So sorry you are going through this OP. I caught my DH out with an OW last year, and ended up spending about 6 weeks gathering evidence and getting my ducks in a row before I confronted him. He tried to deny things for quite a while, even when it was clear we both knew he was lying. I think he thought a lot of what I was telling him I knew was guesswork, eventually he realised I wasn't guessing and admitted it, but it took a while even after that for him to admit the full extent if what had been going on. I think in his head he thought he could limit the damage. Like you, I had my suspicions, (without any evidence), and he'd denied it when I'd asked him a few months earlier.
it was incredibly difficult carrying on as normal, but it was definitely worth it because he didn't get chance to cover his tracks and I also unearthed a few other shitty things he'd been doing that affected me and the DC, and I might otherwise never have known about thanks to his damage limitation attempts.

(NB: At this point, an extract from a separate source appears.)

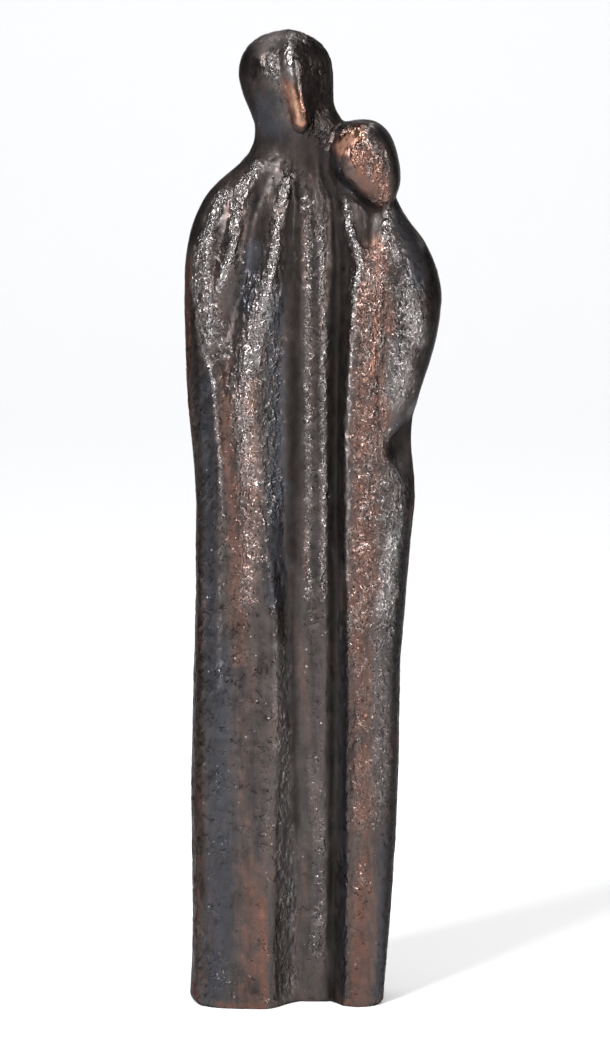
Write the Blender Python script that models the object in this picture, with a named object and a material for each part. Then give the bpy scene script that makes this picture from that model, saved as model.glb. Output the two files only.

You may be able to find out a rough idea of the address with a bit of detective work of your own:
If you can access find my iPhone you can keep track of where he goes.
If he has an iPhone and you can get into it, look in Settings / privacy / location services / system services / frequent locations. This will give you a list if places he often goes.
If you can do either of the above, using google earth will give you a street view of the area which may also help. I was able to narrow it down to an apartment block this way.
A lot of people on here will assume you are of course going to LTB, but If you do decide to try and work things out (we have, though the affair had 'only' been going on for about 6 months and turned out to be a slightly bizarre 'sex only' situation), then it will be a long and difficult journey to which you both need to be 100% committed. Having couples therapy with a really good counsellor is getting us there, I don't think we would have been able to get this far without it.
Thinking of you, you're in shock and you must be going through hell right now, but it does get better eventually.